According to the PDA, noncompliant, aging facilities is one of the reasons firms cease manufacturing, which consequently contributes to drug shortages.

“The ​Points to Consider document is a direct outcome of the Ageing Facility Task Force, which was formed because aging facilities became a major point of discussions, especially as reasons for drug shortages or stock-outs,” ​explained PDA co-chair Maik Jornitz.

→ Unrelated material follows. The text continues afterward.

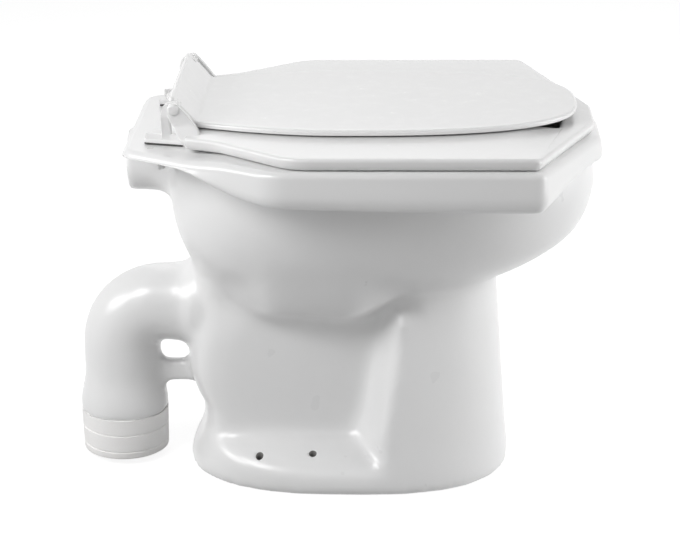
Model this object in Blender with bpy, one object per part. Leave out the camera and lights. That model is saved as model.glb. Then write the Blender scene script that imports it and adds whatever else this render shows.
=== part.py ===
"""Pedestal closet with an S trap, its hinged seat ring and its lid.

Metres, +Z up. The nose of the rim points to -Y, and the origin lies on the floor under the
middle of the closet's length. Distances called "ahead" run from the origin towards the nose.
"""
import math

import bpy
import bmesh
from mathutils import Vector

# Overall size of the ceramic closet
CLOSET_LENGTH = 0.574
RIM_WIDTH = 0.414
RIM_HEIGHT = 0.390
RUNNING_GAP = 0.0003
CUT_OVERRUN = 0.010
CERAMIC_WALL = 0.011
NOSE_REACH = CLOSET_LENGTH / 2
SIDES = ((-1, "left"), (1, "right"))

# Rim seen from above: a long octagon with rounded corners
NOSE_WIDTH = 0.072
FRONT_CHAMFER_RUN = 0.070
REAR_SHOULDER_BEHIND = 0.056
DECK_WIDTH = 0.220
DECK_BEHIND = 0.216
NOSE_CORNER_RADIUS = 0.030
FRONT_CORNER_RADIUS = 0.007
SHOULDER_RADIUS = 0.045
DECK_CORNER_RADIUS = 0.022
CORNER_STEPS = 4

# Rim seen from the side: the apron hangs deepest at the nose and thins out to the rear deck
NOSE_STEP = 0.010
DECK_STEP = 0.004
DECK_THICKNESS = 0.008
SIDE_APRON_FRONT = 0.040
SIDE_APRON_REAR = 0.036
NOSE_APRON = 0.044
DECK_FLAT_BEHIND = 0.165
DECK_RAMP_BEHIND = 0.143
RIM_FLAT_BEHIND = 0.128
APRON_THIN_DEPTH = 0.020
APRON_DEEP_BEHIND = 0.085
APRON_DEEP_DEPTH = 0.033
RIM_ROUND = 0.006
RIM_PROFILE_SHARES = ((0.0, 1.5), (0.08, 0.75), (0.40, 0.0), (0.80, 0.15), (0.93, 0.45), (1.0, 1.3))

# Bowl and pedestal, outer surface
BODY_MIDDLE = 0.020
BODY_SIDES = 56
BODY_SQUARENESS = 2.5
BOWL_SQUARENESS = 2.15
FOOT_WIDTH = 0.250
FOOT_FRONT = 0.193
FOOT_BEHIND = 0.163
ANKLE_BEHIND = 0.146
WAIST_HEIGHT = 0.224
WAIST_WIDTH = 0.204
WAIST_FRONT = 0.177
WAIST_BEHIND = 0.152
BOWL_WIDTH = 0.330
BOWL_BEHIND = 0.178
BOWL_SETBACK = 0.008
BOWL_BITE = 0.002
FOOT_ROUND = 0.004
HEEL_SHARES = ((0.0, 1.0), (0.05, 1.0), (0.16, 0.45), (0.32, 0.0), (0.38, 0.2), (0.50, 0.75), (0.60, 1.0),
               (0.80, 0.75), (1.0, 0.35))
BOWL_FRONT_SHARES = ((0.0, 0.0), (0.05, 0.14), (0.12, 0.35), (0.20, 0.55), (0.30, 0.74), (0.38, 0.84),
                     (0.53, 0.94), (0.70, 1.0), (0.84, 0.97), (1.0, 0.84))
BOWL_SIDE_SHARES = ((0.0, 0.0), (0.05, 0.17), (0.12, 0.36), (0.20, 0.52), (0.30, 0.67), (0.38, 0.76),
                    (0.53, 0.88), (0.70, 0.96), (0.84, 1.0), (1.0, 0.97))
BOWL_REAR_SHARES = ((0.0, 0.0), (0.05, 0.10), (0.12, 0.25), (0.20, 0.43), (0.30, 0.65), (0.38, 0.78),
                    (0.53, 0.90), (0.70, 0.97), (0.84, 1.0), (1.0, 1.0))
PEDESTAL_LEVEL_SHARES = (0.0, 0.018, 0.05, 0.10, 0.16, 0.24, 0.32, 0.38, 0.44, 0.50, 0.60, 0.70, 0.80, 0.92,
                         1.0)

# Side recess behind the front pillar, with a ledge along the foot
RECESS_WIDTH = 0.136
RECESS_FRONT_LOW = 0.022
RECESS_FRONT_HIGH = 0.044
RIDGE_WIDTH = 0.222
RIDGE_FRONT_LOW = 0.056
RIDGE_FRONT_HIGH = 0.075
LEDGE_INNER_HEIGHT = 0.052
LEDGE_OUTER_HEIGHT = 0.036
RECESS_INNER_TOP = 0.176
RECESS_OUTER_TOP = 0.232
RECESS_CORNER_RADIUS = 0.022
RECESS_CORNER_STEPS = 4
RECESS_FILLET = 0.014
RECESS_FILLET_SHARES = ((0.0, 1.0), (0.08, 0.55), (0.35, 0.2), (1.0, 0.0))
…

“Publications and discussions within the industry showed that aging facilities are a major contributor to quality issues, possible recalls and respectively drug shortages. Considerable concerns were voiced about the rise of drug shortage issues and an analysis showed that we need to look at ageing facilities as a possible culprit, but also how to remediate the problem,” ​said Jornitz.

Low on injectables

Jornitz said contract manufacturing organisation (CMO) Ben Venue’s 2013 facility closure​ is an example of ageing facilities affecting the manufacturing industry.

Ben Venue was founded in 1938, expanded its capabilities in 1987, and again in the 1990s.

The sterile injectables maker, which was owned by Boehringer Ingleheim, ceased production in Ohio, US after the facility failed to comply with current Good Manufacturing Practices (cGMP).

Ben Venue’s quality deficiencies were largely responsible​ for drug shortage issues in the US earlier this decade.